A story in The Washington Post  quotes atmospheric sciences professor Marshall Shepherd of the University of Georgia saying, “[Weather forecasting] is a rigorous and quantitative science steeped in physics, advanced math, fluid dynamics, and thermodynamics.”

So what can we expect? According to scientists at The National Weather Service, it’s more likely that we’ll get “Below normal winter precipitation and snowfall.” Furthermore, a drier, warmer winter “could adversely impact some agricultural operations. Specifically, winter wheat yields the following summer could be reduced due to deficient moisture and possible cold damage because of the absence of an insulating snow cover. In fact, the incipient stages of some Ohio Valley and lower Great Lakes droughts may be initiated during a dry El Niño winter.”

Yes, they said the D-word: Droughts.

While it’s too early to predict with certainty what’s going to happen this winter — the scientists are injecting their report with a healthy dose of what we’ll call the “maybes” — farmer’s almanacs don’t have the greatest track record when it comes to weather.
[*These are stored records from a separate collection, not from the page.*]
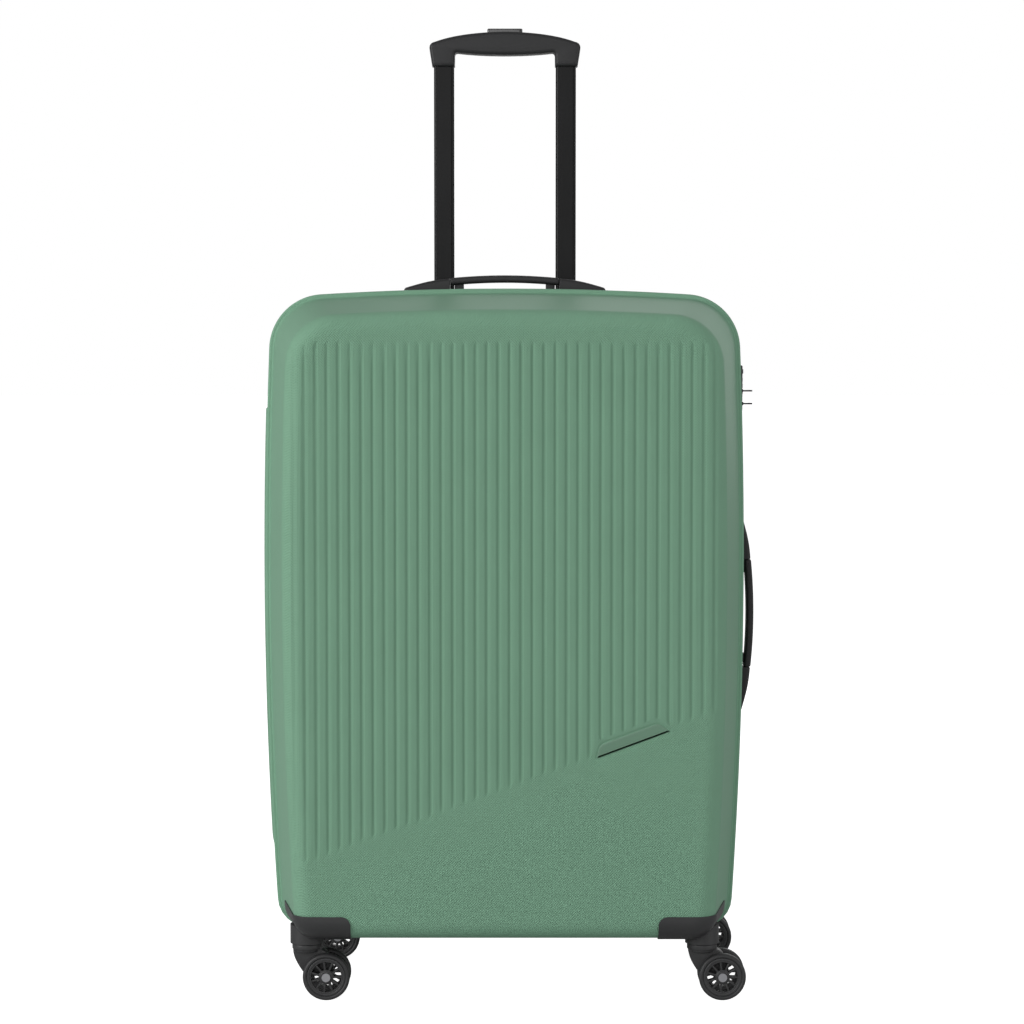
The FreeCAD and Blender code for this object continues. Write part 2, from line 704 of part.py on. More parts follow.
yoke = [box((-tube_x - 3, tube_x + 3), (tube_y - yoke_deep / 2.0, tube_y + yoke_deep / 2.0),
            (yoke_low, yoke_low + yoke_high))]
for sign in (-1, 1):
    x = sign * tube_x
    yoke.append(rod(rod_radius, Vector(x, tube_y, inner_low + 12 + button_travel + 1), Vector(x, tube_y, yoke_low + 1)))
release_yoke = fuse(yoke)


# ---- corner guards, kingpins, casters ----
def guard(side):
    """A skin over one bottom corner of the back half, with the cup that carries the caster."""
    skin = pillow(rim_far, shell_depth + guard_thick, rim_flare - guard_thick)
    cup_body = rod(cup_radius, Vector(side * caster_x, caster_y, cup_low),
                   Vector(side * caster_x, caster_y, cup_low + 20))
    body = fuse([skin.common(guard_zone(side, guard_y)), cup_body]).cut(hull_seated)
    bore = rod(king_radius, Vector(side * caster_x, caster_y, 0), Vector(side * caster_x, caster_y, king_top))
    return body.cut(bore).cut(guard_screw_holes(side))


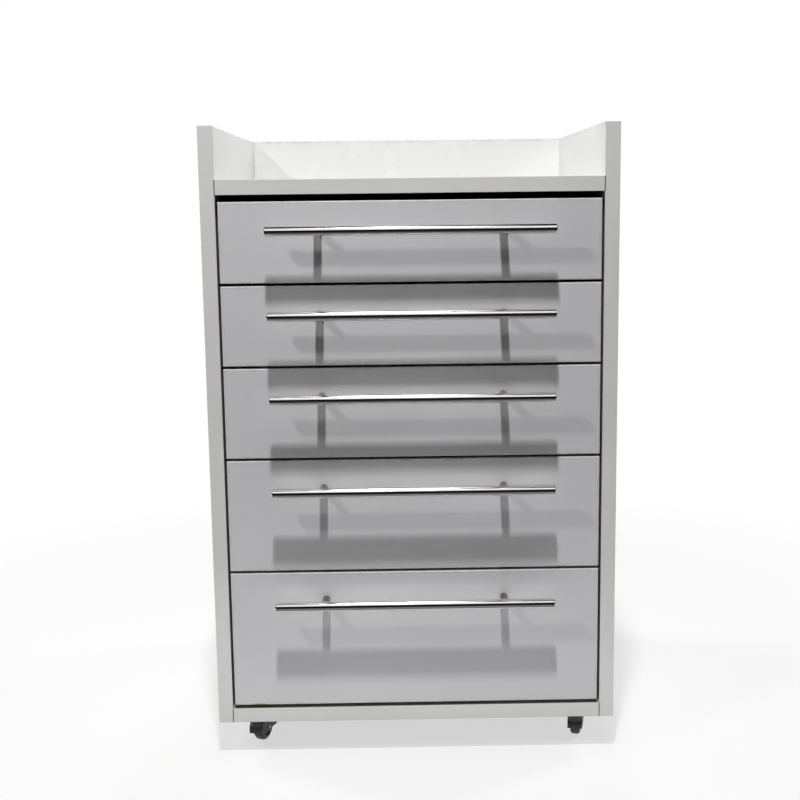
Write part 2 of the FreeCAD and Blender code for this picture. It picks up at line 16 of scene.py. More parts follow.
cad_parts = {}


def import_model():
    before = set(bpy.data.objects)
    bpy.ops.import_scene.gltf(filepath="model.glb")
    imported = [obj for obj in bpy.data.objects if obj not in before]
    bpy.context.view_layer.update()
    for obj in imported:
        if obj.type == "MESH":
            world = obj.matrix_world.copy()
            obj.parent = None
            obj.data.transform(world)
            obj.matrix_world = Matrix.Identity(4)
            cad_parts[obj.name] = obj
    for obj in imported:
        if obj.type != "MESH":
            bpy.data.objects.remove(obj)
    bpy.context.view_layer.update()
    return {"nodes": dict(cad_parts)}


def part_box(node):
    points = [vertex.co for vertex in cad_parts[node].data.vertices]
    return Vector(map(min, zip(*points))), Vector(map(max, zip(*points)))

As the Washington Post reporter points out,  “for the current period, spanning August 16 to 19 … the Old Farmer’s Almanac says we’ll have ‘Rain, then sunny, cool,’ …. Of course, it is hot with no rain in the forecast until the end of this period, the opposite of the Almanac’s outlook. (It also forecast for August 10-11 a “tropical storm threat, mainly southeast”. Nope!)”

Our advice? Keep your eyes on the weather, buy some driveway salt just in case, and keep your fingers crossed. Oh, and conserve water — because that’s a good idea no matter what the weather.